The two big trade-offs for the approach are speed and cost. Motor speed is directly proportional to the commutation frequency but inversely proportional to the number of poles. The more poles, the slower the motor will go. Increasing commutation frequency can compensate, but the electronics can only go so fast before power dissipation becomes a problem, typically around 400 Hz.
Depending on the voltage, high-pole-count motors can run several thousand rpm but the losses in the transistors will be significant. High-pole-count brushless motors are used at low speeds for direct drive applications requiring zero motion backlash. To reduce transistor losses, assuming the supply voltage is below 210 VAC, designers can use paralleled field effect transistors to commutate the motor and generate good sine currents. Higher voltages require the use of insulated gate transistors (IGBTs), which cannot be easily paralleled. That limits your commutation frequency to 300 to 400 Hz.

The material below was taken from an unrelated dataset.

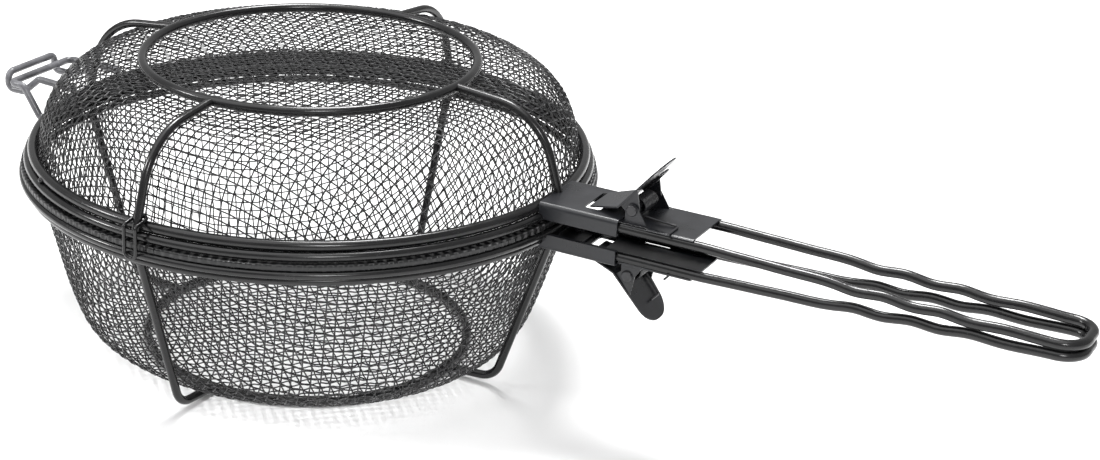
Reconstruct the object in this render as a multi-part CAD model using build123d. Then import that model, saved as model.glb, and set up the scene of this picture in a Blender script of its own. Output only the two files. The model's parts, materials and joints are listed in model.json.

High-pole-count motors present other trade-offs, of course. More poles mean more magnets, which raises price, an issue exacerbated by the current skyrocketing cost of magnets. In the case of direct-drive motors, reduced part count and maintenance, coupled with increased mean time to failure, introduce cost savings that may balance the price bump, however.
Interestingly, the biggest challenge to working with high-pole-count/direct-drive motors is not machining parts or tuning servos, it's planning ahead. "You really have to design your machine to accept the motor," Arnold says. "It's not like taking your motor gearbox off and throwing a direct-drive motor on.”
In the end, it always comes back to trade-offs. If the application demands ultra-high torque density coupled with zero backlash, or if it needs ultra-smooth, accurate motion, a high-pole count direct drive motor may be the right solution for the job.
Thanks go to Patrick Dell of MICROMO (Clearwater, Florida) for helpful background conversations.